# Bandits for Recommendation - RLSS 2019

For conveniency slides used for presentation are available on https://www.dropbox.com/s/6px7a37qddstgtn/RLSS.pdf?dl=0

The objective of this notebook is to apply the bandits algorithms to recommendation problem using a simulated envrionment. Although in practice you would also use the real data, the complexity of the recommendation problem and the associated algorithmic challenges can already be revealed even in this simple setting.

![RecSys](https://github.com/yfletberliac/rlss2019-hands-on/blob/master/imgs/recsys_scheme.png?raw=1)

## Controlled recommendation environment

In the simulated environment, user browsers a web-site and might click on recommendation served by a recommendation agent. The goal of the agent is to maximize the number of clicks. The simulation is going to be a little bit more involved that ideal situation from the previous TP. In particular we are going to work on a stream of user which are also generating some "organic" observations, meaning that you collect some browsing events.

### Define action, observation, reward

* Action -- a recommended item (e.g., in e-commerce it can be a product)
* Reward -- user interaction with the recommendation (e.g., a click)
* Observation -- user activity (e.g., list of products that user has visited during his/her browsing session). Here we report only "organic" event which are not the recommended item and can occur even if the recommendation was not used.

In [0]:
# If you are running this notebook on Colab, setup with the following:
!git clone https://github.com/yfletberliac/rlss2019-hands-on.git > /dev/null 2>&1
import sys
sys.path.insert(0, './rlss2019-hands-on/utils/rec_systems')
# If using the notebook locally, replace by:
# sys.path.insert(0, '../utils/rec_systems')

In [0]:
from reco_env import RecoEnv, env_1_args
from configuration import Configuration
from agent import Agent, RandomAgent, random_args

# you can overwrite environment arguments here
RND_SEED = 1234
env_1_args['random_seed'] = RND_SEED

# create environment with configuration
env = RecoEnv(Configuration({
            **env_1_args,
}))
env.reset()

# random agent
rand_agent = RandomAgent(Configuration({
    **random_args,    
}))

# counting steps
i = 0

observation, _, _, _ = env.step(None)
reward, done = 0, False
while not done:
    # choose action given current observation
    action = rand_agent.act(observation)            
    # execute action in the environment
    observation, reward, done, info = env.step(action['a'])
    print(f"Step: {i} - Action: {action} - Observation: {observation} - Reward: {reward}")
    i += 1

### Simulation of user response to recommendation

User response to recommendation is modeled as a function of (1) affinity of user to recommended product, and (2) correction due to the recommendation. 
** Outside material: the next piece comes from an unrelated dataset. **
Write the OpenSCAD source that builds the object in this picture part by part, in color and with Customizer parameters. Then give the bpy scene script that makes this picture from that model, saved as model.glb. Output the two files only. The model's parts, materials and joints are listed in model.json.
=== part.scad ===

$\mu(u,p,t) := f(\Lambda(u,p,t) + \epsilon(u,p,t))$,

where $f$ is an increasing function, $\Lambda(u,p,t)$ is the log odds of user $u$ being interested by product $a$ at time $t$, $\epsilon(u,p,t))$ is a zero mean correction.
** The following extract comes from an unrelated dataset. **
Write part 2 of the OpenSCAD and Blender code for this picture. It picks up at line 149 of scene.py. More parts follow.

Assuming the latent space for user and product, let $\omega \in \mathbb{R}^K$ be the latent representation of user $u$ of size $K$, $\beta \in \mathbb{R}^K$ is the latent reprentation of product $p$, then user response on recommendation can be modeled as

$\mu(u,p,t) := \text{sigmoid}(\beta^T \omega + \mu_\epsilon)$, 

where $\omega_i = \mathcal{N}(0, \sigma^2_\omega)$, $\beta_i = \mathcal{N}(0, 1)$, $\mu_\epsilon = \mathcal{N}(0, \sigma^2_\mu)$.

In advertisement, typical values for $\mu(u,p,t)$ are around $0.02$.

## Online learning using recommendation environment

We introduce functions that train, evaluate and plot the evaluation metrics of recommendation agents.

In [0]:
from train_eval_utils import train_eval_agents, plot_ctr

help(train_eval_agents)
help(plot_ctr)

## Bandits

Code bandits algorithms that you have already seen in the class.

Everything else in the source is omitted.